In them all, I see Jesus. I see God providing and protecting and blessing abundantly. I'm reminded that God will always provide and protect and bless. I'm surrounded by a living testament to His love in this church and this community that has completely and totally opened their arms and welcomed the Fellows in. They love us and I see Jesus moving in their midst, saying see, daughter, see? I will never forsake you.

So here we are. Second semester, halfway through. I'm trying to figure it all out, trying to come up with the next steps, but every day I am reminded that I don't need to fear. Every day I feel the tug to slow down, to look around. To see how good it all is, how beautiful.
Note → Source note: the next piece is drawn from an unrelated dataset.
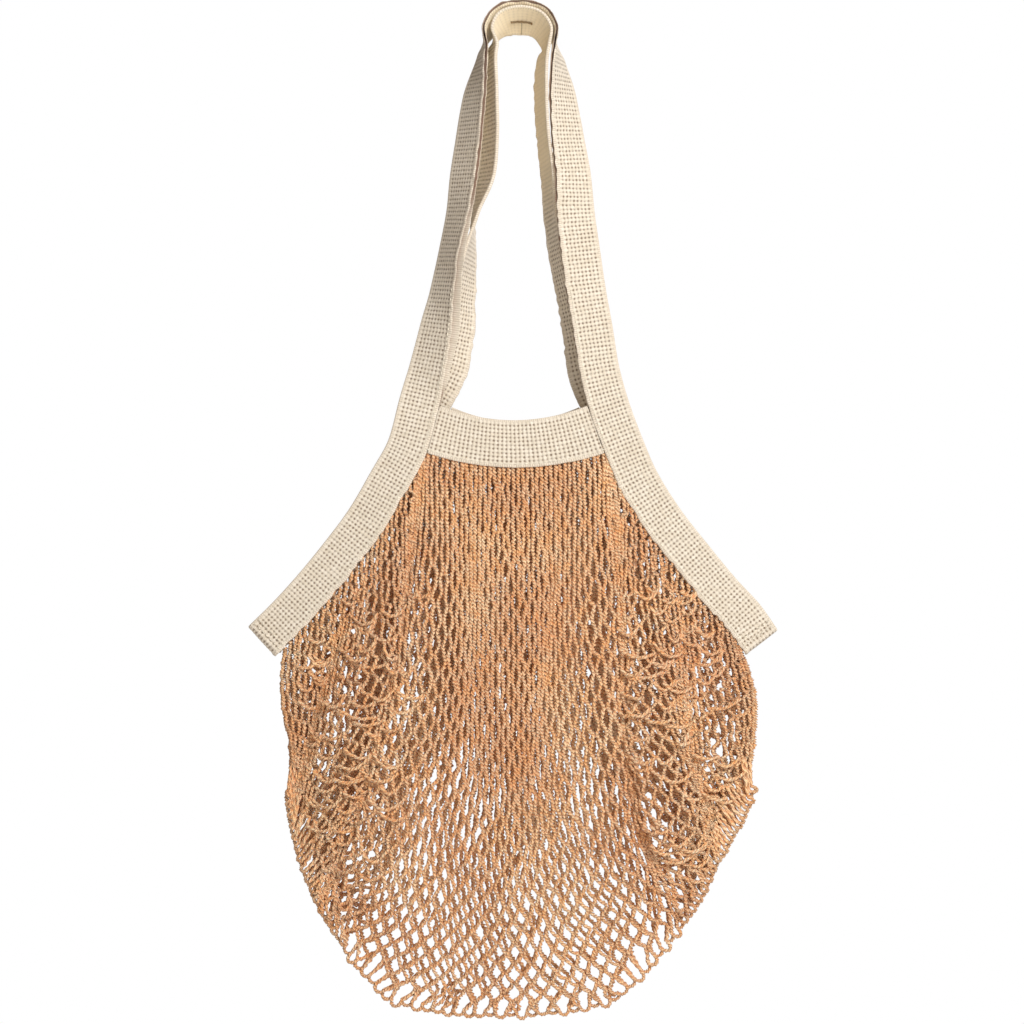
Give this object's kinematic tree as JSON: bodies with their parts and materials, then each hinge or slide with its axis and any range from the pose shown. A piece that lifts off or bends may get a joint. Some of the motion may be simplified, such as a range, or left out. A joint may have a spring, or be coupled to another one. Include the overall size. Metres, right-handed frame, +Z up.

Tripp asked us recently about the remaining half of this program. What do we feel God calling us to? What do we see Him doing? What do we want to press into, to learn, to experience during second semester? There's so much, so much I want to do and see and experience. I want it all, I want – as is typical of my usual overachieving self – to get everything I possibly can out of this program. I want to be the best Fellow you've ever seen. I want to learn and grow and develop as much as one person can do in nine months. But what I want to hold on to during second semester is just how good it is, how good God is. I want to be still and watch Him work. I want to live in gratitude. I want to delight.

It's halfway over, but that means we still have half left. And I think it's going to be good.